The security of national borders is an essential component of modern sovereignty, and all the more important in the age of terrorism. Getting the southern border under control should not be a bargaining chip but rather an end in itself—and a crucial one.

Our immigration system must also serve rather than undermine our economic interests, which means we cannot ignore the fact that a glut of low-skill immigrants is hurting the economic chances of the most hardpressed Americans while a shortage of high-skill immigrants leaves our most productive sectors understaffed. A basic reordering of legal immigration in light of economic priorities is necessary for our future prosperity, quite apart from any political implications.

The challenge of handling the 11 million immigrants present here without authorization is an immense legal, social, and moral dilemma. It, too, cannot simply be treated as a bargaining chip but must be considered on its own terms. Mass deportation is neither desirable nor possible, but a ready path to citizenship without consequences is not appropriate either. We will need to find a series of middling options that mix compassion with prudence, humanitarianism with a respect for the law, in a variety of ways suited to the varying circumstances of this enormous population. It would certainly be much easier to begin that work once the border is under control, rather than holding America’s sovereignty and security hostage to the progressive desire for a comprehensive transformation of American immigration.

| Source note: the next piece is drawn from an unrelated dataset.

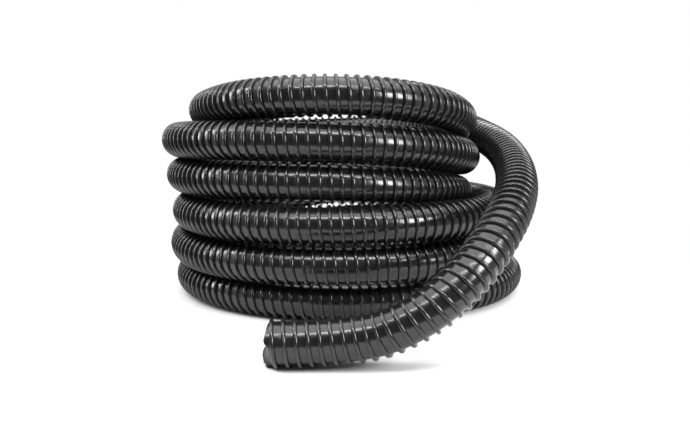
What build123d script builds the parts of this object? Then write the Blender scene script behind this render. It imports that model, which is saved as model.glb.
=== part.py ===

Skepticism about comprehensive transformations should apply well beyond immigration. Indeed, it is one of the great contributions of conservatism to American political thought, and its wisdom is well demonstrated by the assorted comprehensive transformations already wrought in the Obama years—most notably the transformations of health care and financial regulation. In each case, a gargantuan new statute seeks to do far too many things at once and yet (or rather, therefore) manages to leave the most basic problems unaddressed. Hidden in the greasy creases of these corpulent bills are loads of imperious and often contradictory directives, comically specific injunctions and rules alongside appallingly vague grants of executive discretion, unprecedented expansions of government power, and unavoidable technical errors magnified into fiascos—but no means for slowing the growth of health costs and no end to the “too big to fail” regime.

These comprehensive laws aim to transform American government, rather than address discrete problems. They are the epitome of progressive policy-making. And a similar approach to immigration would be no less harmful or misguided. What our immigration system requires is not a transformation in the mold of the welfare state but an application of American constitutional principles to address specific problems through targeted reforms. It requires an approach that builds on what is best to improve what is worst.

In other words, it requires an applied conservatism. If the Republican party offered that to the public, it would surely find itself in better stead with voters, whatever their race, creed, or color.